You go right to the heart of the problem. It's a guaranteed feature of these kinds of relationships that the person being dumped on keeps coming back for more. Its always sad to see it happen to a friend, but no one can change that behavior except for the person doing it. You might want to examine Nicole, what it is about being mistreated that is rewarding or gratifying to you. You must be getting some kind of payoff to continue in a messy relationship. Just don't tell us he's so cool (when he's not dumping on you.) It may be familiar even bizarrely comfortable, but that doesn't mean it makes sense to keep repeating such a hurtful process. No one deserves to be mistreated my dear. And that includes you.
 
It has nothing to do with a "him", I'm more than happy with "him", although we have our times like any relationship.

I just needed to know how others dealt with it.

I'm not one to "walk away". Even if it's me that's being used.

Sad person aren't I?
 
Nicole said:
It has nothing to do with a "him", I'm more than happy with "him", although we have our times like any relationship.

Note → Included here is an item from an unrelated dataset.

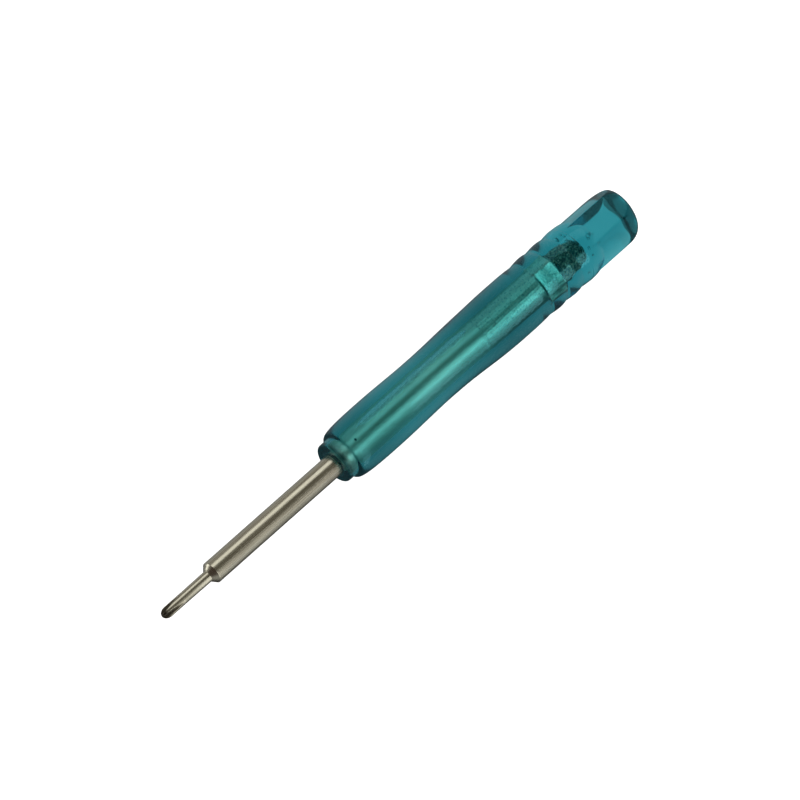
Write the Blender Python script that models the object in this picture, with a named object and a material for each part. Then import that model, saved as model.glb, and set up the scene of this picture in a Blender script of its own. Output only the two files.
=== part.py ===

I just needed to know how others dealt with it.

I'm not one to "walk away". Even if it's me that's being used.

Sad person aren't I?

Sounds like me. Take it a day at a time, and really think about what has happened and what may happen. If you don't want to walk away because you believe it is in your best interest than you need to decide how you're going to overcome the current issue. Be it rationalizing, working it out of your system like CB, or just forgetting about it, its your choice.

Myself personally, I normally get pissed, vent, go run for awhile, then I'll think about how I let it happen, see what I did in the whole situation and then I'll see whether or not the person can be forgiven or if I want to forgive. When I do forgive, its quick and I move on. When I don't, I move that person to the periphery of my life or completely out of it.

As I stated earlier, I too am the type of person who refuses to walk away, but by no mean do I consider it a weakness. I consider my stubborness a strength and I believe its a benifit that I can see the good in people and situations as well as to be able to give second chances.

Good luck.
 
Stubborness can be a strength, yes. But if it chains you to a situation where you're being unfairly used, then it's a weakness. The trick is being able to recognize which is which, and then being strong enough to stop it.

People who are comfortable being the victim will always draw the users until they develop a strong enough desire to no longer be victimized.

Nicole, if you don't want to walk away yet, then you won't. (You know that I will tell you like I see it, without sugar-coating it, sweetie.) The day may come someday when you'll be pushed so far by the user that you may just break free. Then again, maybe it won't. It's all up to you. We can't really help you all that much.

I wish you the best. I offer you my positive thoughts. Be strong(er.)
 
Whisper, thanks, I truly believe you are going to tell me what I need to be told and not what I want to be told. Thanks.

I know I need to grow stronger, I realise that and I do feel I'm standing up for myself a lot more than I used to. I just feel very used by certain people at times, I guess like we all do.

I don't know what to tell you all, as I don't like to bring my personal problems to people, I just needed to know how some of you dealt with the feeling. I would however, like to thank the people that responded to me with their own dealings, I think I know now what I need to do.

Thanks again.
 
Used,ripped off and abused

and had no ideal or not much of one for almost four years.

Saying love is blind will not cover all of it. She's good,
real good. She fooled me as well as people who had known her for most of her life. I have looked upon some mean and cruel people in my time; But until her i had never crossed the path of someone truly evil. Thinking of how much life insurance i carried on me at the time makes me break out into a cold sweat. By the grace of God...
 
Dear Nicole

I know it sounds dumb to recomend books or support groups, but I'm going to anyway because the book Co-Dependent No More and the group Al-Anon have helped me so much. There are even many online Al-Anon groups.

Best wishes...
 
It is really easy to fall into the trap of giving someone "one more chance". It does no good if you are giving that chance to someone who hasn't a clue.

Now is the time Nicole to tell that person how you feel. I am not saying piss and moan about how your feelings are hurt . I mean a calm catalog of actions and emotions. Do not allow your points to be deflected by charm or guile. They are feelings and cannot be debated. How the person reacts will tell you all you need to know. If they are just going through a neeedy phase of life and did not realize that is one thing. It sounds however this might have been a pattern since the inception of the relationship. Be brave sweet Nicole you deserve good things and good people!!